» TASK BRIEF
Restate the entire listing word for word.

» DATASET CONTENT

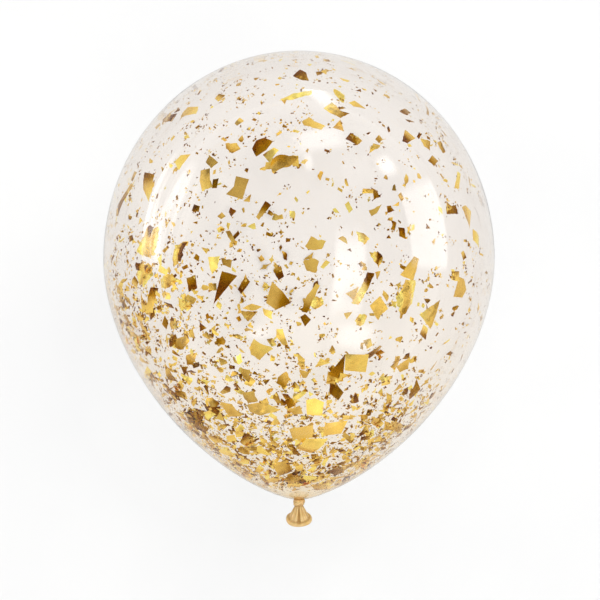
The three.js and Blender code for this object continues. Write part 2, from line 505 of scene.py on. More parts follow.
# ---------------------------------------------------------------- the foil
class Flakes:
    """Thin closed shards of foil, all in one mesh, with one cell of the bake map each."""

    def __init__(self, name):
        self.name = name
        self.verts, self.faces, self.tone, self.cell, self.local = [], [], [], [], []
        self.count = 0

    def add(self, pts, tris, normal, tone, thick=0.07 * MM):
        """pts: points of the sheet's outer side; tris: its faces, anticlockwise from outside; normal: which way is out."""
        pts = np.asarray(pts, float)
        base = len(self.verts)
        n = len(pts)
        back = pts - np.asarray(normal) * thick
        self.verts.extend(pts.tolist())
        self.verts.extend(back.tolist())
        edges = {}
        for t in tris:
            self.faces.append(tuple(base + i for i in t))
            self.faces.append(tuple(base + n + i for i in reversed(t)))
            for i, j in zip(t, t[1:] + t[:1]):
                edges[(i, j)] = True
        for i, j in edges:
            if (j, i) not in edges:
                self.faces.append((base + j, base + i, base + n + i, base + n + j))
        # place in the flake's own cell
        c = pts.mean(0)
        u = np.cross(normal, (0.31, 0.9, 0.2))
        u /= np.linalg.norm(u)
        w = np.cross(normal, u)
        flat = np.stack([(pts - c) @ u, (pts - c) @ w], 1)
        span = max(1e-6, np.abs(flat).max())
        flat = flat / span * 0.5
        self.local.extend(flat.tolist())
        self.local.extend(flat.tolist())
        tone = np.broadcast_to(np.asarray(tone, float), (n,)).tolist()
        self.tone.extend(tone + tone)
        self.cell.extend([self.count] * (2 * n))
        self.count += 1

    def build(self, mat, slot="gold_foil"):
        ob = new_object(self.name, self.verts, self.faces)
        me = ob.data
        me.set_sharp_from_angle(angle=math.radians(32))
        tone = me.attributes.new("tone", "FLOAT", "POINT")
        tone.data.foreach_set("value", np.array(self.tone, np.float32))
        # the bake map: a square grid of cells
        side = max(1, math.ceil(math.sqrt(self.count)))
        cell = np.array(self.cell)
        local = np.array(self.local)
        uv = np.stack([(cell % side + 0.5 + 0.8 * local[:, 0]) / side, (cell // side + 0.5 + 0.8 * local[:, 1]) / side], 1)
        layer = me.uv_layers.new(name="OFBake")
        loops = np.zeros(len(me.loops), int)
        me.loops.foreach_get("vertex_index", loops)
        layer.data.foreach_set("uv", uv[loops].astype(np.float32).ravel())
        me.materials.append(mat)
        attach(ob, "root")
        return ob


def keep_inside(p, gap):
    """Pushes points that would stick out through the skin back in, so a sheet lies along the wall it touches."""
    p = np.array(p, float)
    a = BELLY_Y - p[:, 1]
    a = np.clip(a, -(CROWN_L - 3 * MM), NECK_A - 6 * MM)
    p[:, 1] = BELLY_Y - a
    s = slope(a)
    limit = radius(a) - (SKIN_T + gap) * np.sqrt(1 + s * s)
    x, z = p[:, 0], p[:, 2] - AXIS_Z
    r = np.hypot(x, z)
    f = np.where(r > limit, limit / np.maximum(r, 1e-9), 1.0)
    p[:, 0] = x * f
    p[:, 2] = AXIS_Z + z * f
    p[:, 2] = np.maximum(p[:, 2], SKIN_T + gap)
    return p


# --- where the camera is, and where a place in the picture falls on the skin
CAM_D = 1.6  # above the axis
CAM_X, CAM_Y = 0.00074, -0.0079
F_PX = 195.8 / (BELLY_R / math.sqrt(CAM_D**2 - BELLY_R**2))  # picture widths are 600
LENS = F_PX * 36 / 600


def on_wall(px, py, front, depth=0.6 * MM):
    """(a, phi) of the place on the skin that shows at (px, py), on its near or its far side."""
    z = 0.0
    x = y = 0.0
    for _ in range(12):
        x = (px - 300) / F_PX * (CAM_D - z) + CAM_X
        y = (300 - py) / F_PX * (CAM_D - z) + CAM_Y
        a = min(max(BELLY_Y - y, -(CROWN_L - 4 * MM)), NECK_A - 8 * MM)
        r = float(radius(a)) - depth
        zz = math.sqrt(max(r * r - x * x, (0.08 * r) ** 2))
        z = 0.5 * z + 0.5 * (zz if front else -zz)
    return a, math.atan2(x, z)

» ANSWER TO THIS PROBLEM
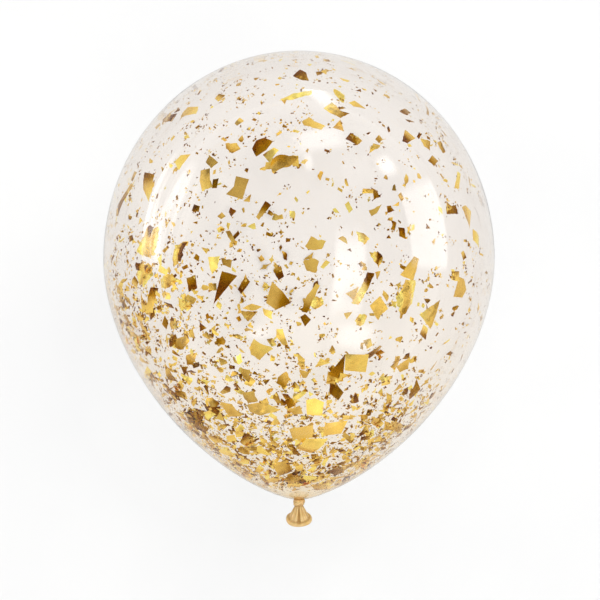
The three.js and Blender code for this object continues. Write part 2, from line 505 of scene.py on. More parts follow.
# ---------------------------------------------------------------- the foil
class Flakes:
    """Thin closed shards of foil, all in one mesh, with one cell of the bake map each."""

    def __init__(self, name):
        self.name = name
        self.verts, self.faces, self.tone, self.cell, self.local = [], [], [], [], []
        self.count = 0

    def add(self, pts, tris, normal, tone, thick=0.07 * MM):
        """pts: points of the sheet's outer side; tris: its faces, anticlockwise from outside; normal: which way is out."""
        pts = np.asarray(pts, float)
        base = len(self.verts)
        n = len(pts)
        back = pts - np.asarray(normal) * thick
        self.verts.extend(pts.tolist())
        self.verts.extend(back.tolist())
        edges = {}
        for t in tris:
            self.faces.append(tuple(base + i for i in t))
            self.faces.append(tuple(base + n + i for i in reversed(t)))
            for i, j in zip(t, t[1:] + t[:1]):
                edges[(i, j)] = True
        for i, j in edges:
            if (j, i) not in edges:
                self.faces.append((base + j, base + i, base + n + i, base + n + j))
        # place in the flake's own cell
        c = pts.mean(0)
        u = np.cross(normal, (0.31, 0.9, 0.2))
        u /= np.linalg.norm(u)
        w = np.cross(normal, u)
        flat = np.stack([(pts - c) @ u, (pts - c) @ w], 1)
        span = max(1e-6, np.abs(flat).max())
        flat = flat / span * 0.5
        self.local.extend(flat.tolist())
        self.local.extend(flat.tolist())
        tone = np.broadcast_to(np.asarray(tone, float), (n,)).tolist()
        self.tone.extend(tone + tone)
        self.cell.extend([self.count] * (2 * n))
        self.count += 1

    def build(self, mat, slot="gold_foil"):
        ob = new_object(self.name, self.verts, self.faces)
        me = ob.data
        me.set_sharp_from_angle(angle=math.radians(32))
        tone = me.attributes.new("tone", "FLOAT", "POINT")
        tone.data.foreach_set("value", np.array(self.tone, np.float32))
        # the bake map: a square grid of cells
        side = max(1, math.ceil(math.sqrt(self.count)))
        cell = np.array(self.cell)
        local = np.array(self.local)
        uv = np.stack([(cell % side + 0.5 + 0.8 * local[:, 0]) / side, (cell // side + 0.5 + 0.8 * local[:, 1]) / side], 1)
        layer = me.uv_layers.new(name="OFBake")
        loops = np.zeros(len(me.loops), int)
        me.loops.foreach_get("vertex_index", loops)
        layer.data.foreach_set("uv", uv[loops].astype(np.float32).ravel())
        me.materials.append(mat)
        attach(ob, "root")
        return ob


def keep_inside(p, gap):
    """Pushes points that would stick out through the skin back in, so a sheet lies along the wall it touches."""
    p = np.array(p, float)
    a = BELLY_Y - p[:, 1]
    a = np.clip(a, -(CROWN_L - 3 * MM), NECK_A - 6 * MM)
    p[:, 1] = BELLY_Y - a
    s = slope(a)
    limit = radius(a) - (SKIN_T + gap) * np.sqrt(1 + s * s)
    x, z = p[:, 0], p[:, 2] - AXIS_Z
    r = np.hypot(x, z)
    f = np.where(r > limit, limit / np.maximum(r, 1e-9), 1.0)
    p[:, 0] = x * f
    p[:, 2] = AXIS_Z + z * f
    p[:, 2] = np.maximum(p[:, 2], SKIN_T + gap)
    return p


# --- where the camera is, and where a place in the picture falls on the skin
CAM_D = 1.6  # above the axis
CAM_X, CAM_Y = 0.00074, -0.0079
F_PX = 195.8 / (BELLY_R / math.sqrt(CAM_D**2 - BELLY_R**2))  # picture widths are 600
LENS = F_PX * 36 / 600


def on_wall(px, py, front, depth=0.6 * MM):
    """(a, phi) of the place on the skin that shows at (px, py), on its near or its far side."""
    z = 0.0
    x = y = 0.0
    for _ in range(12):
        x = (px - 300) / F_PX * (CAM_D - z) + CAM_X
        y = (300 - py) / F_PX * (CAM_D - z) + CAM_Y
        a = min(max(BELLY_Y - y, -(CROWN_L - 4 * MM)), NECK_A - 8 * MM)
        r = float(radius(a)) - depth
        zz = math.sqrt(max(r * r - x * x, (0.08 * r) ** 2))
        z = 0.5 * z + 0.5 * (zz if front else -zz)
    return a, math.atan2(x, z)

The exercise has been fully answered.